| Listed entries |
[BEGIN]

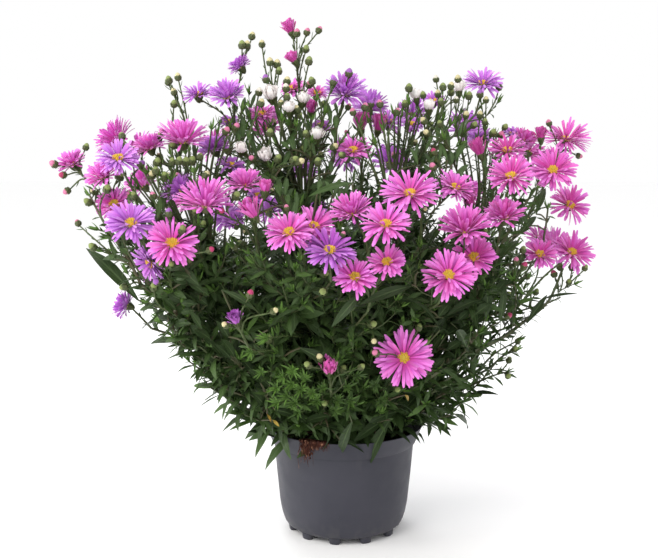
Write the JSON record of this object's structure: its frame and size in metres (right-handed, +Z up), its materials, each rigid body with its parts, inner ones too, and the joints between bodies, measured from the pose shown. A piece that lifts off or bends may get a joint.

[END]
[BEGIN]

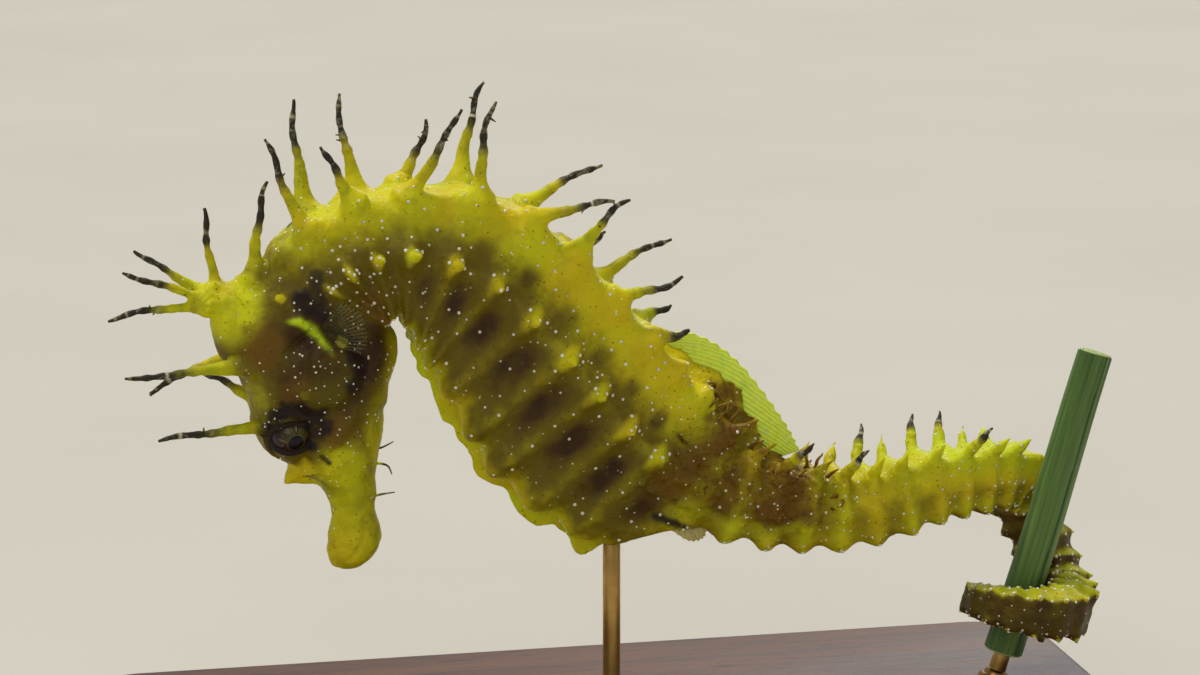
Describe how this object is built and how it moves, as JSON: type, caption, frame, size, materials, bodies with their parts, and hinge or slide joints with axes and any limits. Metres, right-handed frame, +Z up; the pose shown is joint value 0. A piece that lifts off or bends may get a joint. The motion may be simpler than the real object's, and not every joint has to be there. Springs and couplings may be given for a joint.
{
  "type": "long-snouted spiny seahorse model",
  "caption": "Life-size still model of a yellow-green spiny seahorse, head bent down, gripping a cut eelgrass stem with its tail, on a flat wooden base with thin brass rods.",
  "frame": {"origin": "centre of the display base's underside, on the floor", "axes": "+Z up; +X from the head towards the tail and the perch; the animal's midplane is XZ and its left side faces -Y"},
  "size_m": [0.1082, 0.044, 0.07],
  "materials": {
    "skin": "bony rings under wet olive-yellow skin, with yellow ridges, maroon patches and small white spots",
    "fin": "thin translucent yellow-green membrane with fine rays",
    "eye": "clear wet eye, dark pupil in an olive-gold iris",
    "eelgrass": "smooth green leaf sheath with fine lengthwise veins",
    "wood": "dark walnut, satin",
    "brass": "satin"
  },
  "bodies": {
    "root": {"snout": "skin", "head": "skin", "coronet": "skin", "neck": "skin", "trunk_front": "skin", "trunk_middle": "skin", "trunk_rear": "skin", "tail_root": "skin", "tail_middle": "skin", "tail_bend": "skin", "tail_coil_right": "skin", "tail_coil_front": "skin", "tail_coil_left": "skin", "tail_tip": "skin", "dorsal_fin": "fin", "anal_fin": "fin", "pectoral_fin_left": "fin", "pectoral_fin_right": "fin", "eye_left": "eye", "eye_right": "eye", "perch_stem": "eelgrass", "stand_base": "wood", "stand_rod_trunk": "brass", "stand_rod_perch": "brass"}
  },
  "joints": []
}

[END]

Above are some records. Report the number of their lines that include "pose", and add nothing else.

2